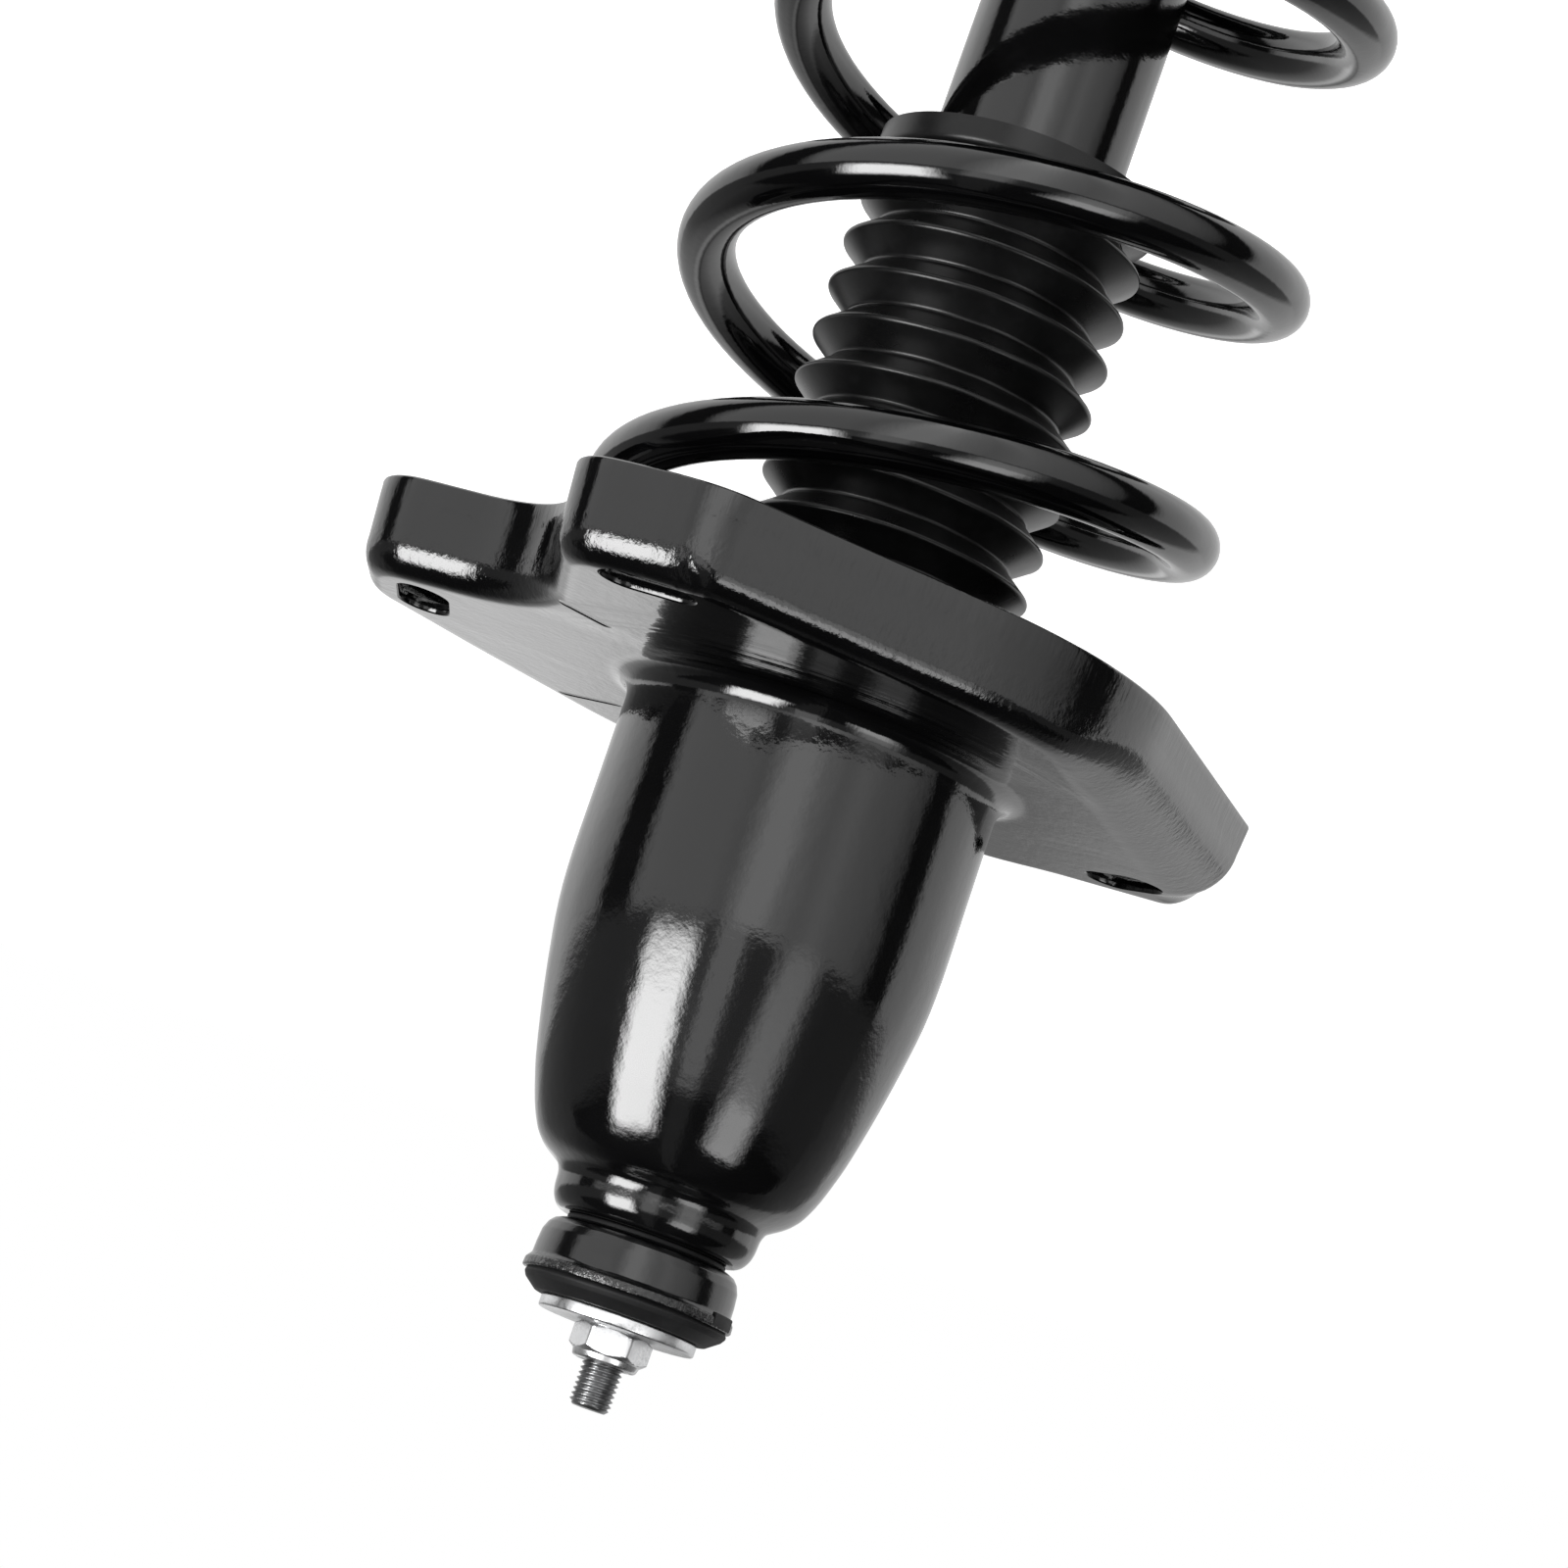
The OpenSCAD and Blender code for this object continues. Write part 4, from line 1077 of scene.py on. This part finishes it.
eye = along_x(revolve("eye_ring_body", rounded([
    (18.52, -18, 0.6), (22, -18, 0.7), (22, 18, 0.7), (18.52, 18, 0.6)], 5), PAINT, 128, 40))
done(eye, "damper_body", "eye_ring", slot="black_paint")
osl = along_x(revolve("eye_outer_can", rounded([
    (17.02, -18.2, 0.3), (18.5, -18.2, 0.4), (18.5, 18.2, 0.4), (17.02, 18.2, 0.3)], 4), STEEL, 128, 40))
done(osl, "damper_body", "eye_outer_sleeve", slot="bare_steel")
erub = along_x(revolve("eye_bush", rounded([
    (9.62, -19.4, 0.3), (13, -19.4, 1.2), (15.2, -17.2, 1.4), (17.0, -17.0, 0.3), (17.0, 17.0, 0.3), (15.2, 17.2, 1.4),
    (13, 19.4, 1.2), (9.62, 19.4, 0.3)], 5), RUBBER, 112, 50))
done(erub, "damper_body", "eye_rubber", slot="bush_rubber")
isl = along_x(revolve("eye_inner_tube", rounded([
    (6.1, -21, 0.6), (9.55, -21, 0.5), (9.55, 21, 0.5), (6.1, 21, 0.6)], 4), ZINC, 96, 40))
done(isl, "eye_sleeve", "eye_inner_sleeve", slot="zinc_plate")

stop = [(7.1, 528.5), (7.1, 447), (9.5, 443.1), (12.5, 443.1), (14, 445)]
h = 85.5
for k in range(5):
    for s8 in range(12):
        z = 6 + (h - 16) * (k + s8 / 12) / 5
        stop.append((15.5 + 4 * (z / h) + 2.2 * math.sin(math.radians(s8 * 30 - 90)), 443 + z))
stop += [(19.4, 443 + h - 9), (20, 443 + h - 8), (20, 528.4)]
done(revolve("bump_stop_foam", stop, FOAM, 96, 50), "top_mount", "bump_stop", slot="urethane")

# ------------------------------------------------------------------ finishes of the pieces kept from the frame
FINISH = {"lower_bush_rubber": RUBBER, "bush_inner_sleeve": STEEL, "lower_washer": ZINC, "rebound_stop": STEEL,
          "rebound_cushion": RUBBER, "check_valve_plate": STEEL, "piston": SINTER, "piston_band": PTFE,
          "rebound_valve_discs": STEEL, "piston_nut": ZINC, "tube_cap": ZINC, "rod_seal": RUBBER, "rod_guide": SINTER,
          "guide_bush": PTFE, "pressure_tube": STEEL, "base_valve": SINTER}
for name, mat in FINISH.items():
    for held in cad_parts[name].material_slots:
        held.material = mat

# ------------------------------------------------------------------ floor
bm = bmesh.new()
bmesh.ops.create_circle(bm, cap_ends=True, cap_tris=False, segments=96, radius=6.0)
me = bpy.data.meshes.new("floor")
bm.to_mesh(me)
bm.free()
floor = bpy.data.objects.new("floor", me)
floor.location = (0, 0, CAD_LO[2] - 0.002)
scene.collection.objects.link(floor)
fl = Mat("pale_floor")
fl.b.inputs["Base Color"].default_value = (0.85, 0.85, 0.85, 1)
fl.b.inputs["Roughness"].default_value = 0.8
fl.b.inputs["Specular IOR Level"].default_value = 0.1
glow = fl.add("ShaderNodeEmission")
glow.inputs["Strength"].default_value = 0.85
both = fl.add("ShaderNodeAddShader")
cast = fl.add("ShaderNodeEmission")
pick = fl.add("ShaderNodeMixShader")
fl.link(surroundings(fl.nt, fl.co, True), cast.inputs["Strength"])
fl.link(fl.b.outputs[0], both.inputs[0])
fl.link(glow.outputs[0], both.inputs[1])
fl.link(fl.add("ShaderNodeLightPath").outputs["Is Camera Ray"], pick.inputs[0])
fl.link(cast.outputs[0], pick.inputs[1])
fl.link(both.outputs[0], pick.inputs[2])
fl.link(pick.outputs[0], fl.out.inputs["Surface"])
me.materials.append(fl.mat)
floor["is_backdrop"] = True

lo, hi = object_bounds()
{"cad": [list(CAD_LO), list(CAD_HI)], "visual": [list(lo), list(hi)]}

# What you are asked to do:
Each line of the material should be duplicated exactly, please.

# Exercise output:
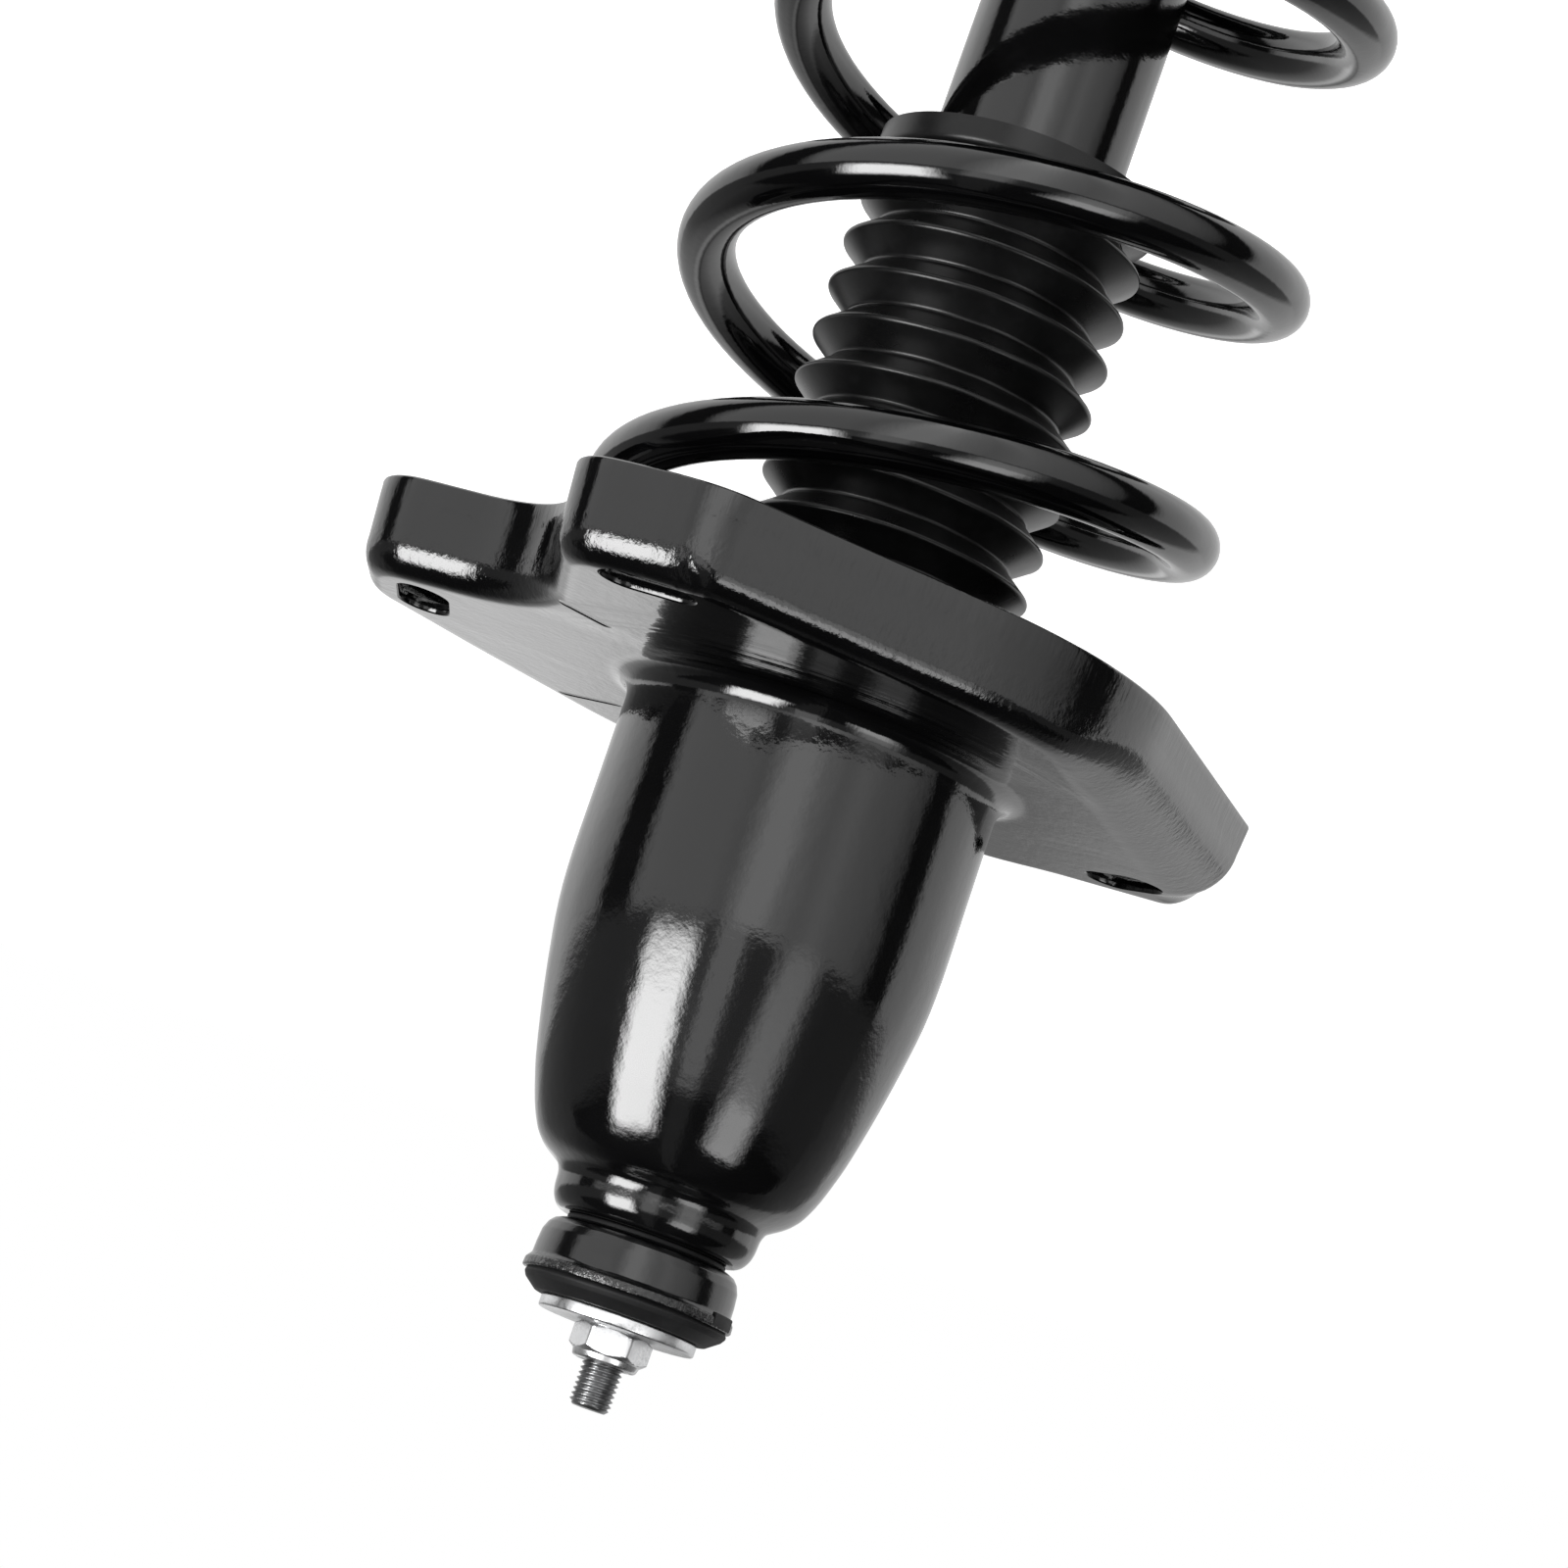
The OpenSCAD and Blender code for this object continues. Write part 4, from line 1077 of scene.py on. This part finishes it.
eye = along_x(revolve("eye_ring_body", rounded([
    (18.52, -18, 0.6), (22, -18, 0.7), (22, 18, 0.7), (18.52, 18, 0.6)], 5), PAINT, 128, 40))
done(eye, "damper_body", "eye_ring", slot="black_paint")
osl = along_x(revolve("eye_outer_can", rounded([
    (17.02, -18.2, 0.3), (18.5, -18.2, 0.4), (18.5, 18.2, 0.4), (17.02, 18.2, 0.3)], 4), STEEL, 128, 40))
done(osl, "damper_body", "eye_outer_sleeve", slot="bare_steel")
erub = along_x(revolve("eye_bush", rounded([
    (9.62, -19.4, 0.3), (13, -19.4, 1.2), (15.2, -17.2, 1.4), (17.0, -17.0, 0.3), (17.0, 17.0, 0.3), (15.2, 17.2, 1.4),
    (13, 19.4, 1.2), (9.62, 19.4, 0.3)], 5), RUBBER, 112, 50))
done(erub, "damper_body", "eye_rubber", slot="bush_rubber")
isl = along_x(revolve("eye_inner_tube", rounded([
    (6.1, -21, 0.6), (9.55, -21, 0.5), (9.55, 21, 0.5), (6.1, 21, 0.6)], 4), ZINC, 96, 40))
done(isl, "eye_sleeve", "eye_inner_sleeve", slot="zinc_plate")

stop = [(7.1, 528.5), (7.1, 447), (9.5, 443.1), (12.5, 443.1), (14, 445)]
h = 85.5
for k in range(5):
    for s8 in range(12):
        z = 6 + (h - 16) * (k + s8 / 12) / 5
        stop.append((15.5 + 4 * (z / h) + 2.2 * math.sin(math.radians(s8 * 30 - 90)), 443 + z))
stop += [(19.4, 443 + h - 9), (20, 443 + h - 8), (20, 528.4)]
done(revolve("bump_stop_foam", stop, FOAM, 96, 50), "top_mount", "bump_stop", slot="urethane")

# ------------------------------------------------------------------ finishes of the pieces kept from the frame
FINISH = {"lower_bush_rubber": RUBBER, "bush_inner_sleeve": STEEL, "lower_washer": ZINC, "rebound_stop": STEEL,
          "rebound_cushion": RUBBER, "check_valve_plate": STEEL, "piston": SINTER, "piston_band": PTFE,
          "rebound_valve_discs": STEEL, "piston_nut": ZINC, "tube_cap": ZINC, "rod_seal": RUBBER, "rod_guide": SINTER,
          "guide_bush": PTFE, "pressure_tube": STEEL, "base_valve": SINTER}
for name, mat in FINISH.items():
    for held in cad_parts[name].material_slots:
        held.material = mat

# ------------------------------------------------------------------ floor
bm = bmesh.new()
bmesh.ops.create_circle(bm, cap_ends=True, cap_tris=False, segments=96, radius=6.0)
me = bpy.data.meshes.new("floor")
bm.to_mesh(me)
bm.free()
floor = bpy.data.objects.new("floor", me)
floor.location = (0, 0, CAD_LO[2] - 0.002)
scene.collection.objects.link(floor)
fl = Mat("pale_floor")
fl.b.inputs["Base Color"].default_value = (0.85, 0.85, 0.85, 1)
fl.b.inputs["Roughness"].default_value = 0.8
fl.b.inputs["Specular IOR Level"].default_value = 0.1
glow = fl.add("ShaderNodeEmission")
glow.inputs["Strength"].default_value = 0.85
both = fl.add("ShaderNodeAddShader")
cast = fl.add("ShaderNodeEmission")
pick = fl.add("ShaderNodeMixShader")
fl.link(surroundings(fl.nt, fl.co, True), cast.inputs["Strength"])
fl.link(fl.b.outputs[0], both.inputs[0])
fl.link(glow.outputs[0], both.inputs[1])
fl.link(fl.add("ShaderNodeLightPath").outputs["Is Camera Ray"], pick.inputs[0])
fl.link(cast.outputs[0], pick.inputs[1])
fl.link(both.outputs[0], pick.inputs[2])
fl.link(pick.outputs[0], fl.out.inputs["Surface"])
me.materials.append(fl.mat)
floor["is_backdrop"] = True

lo, hi = object_bounds()
{"cad": [list(CAD_LO), list(CAD_HI)], "visual": [list(lo), list(hi)]}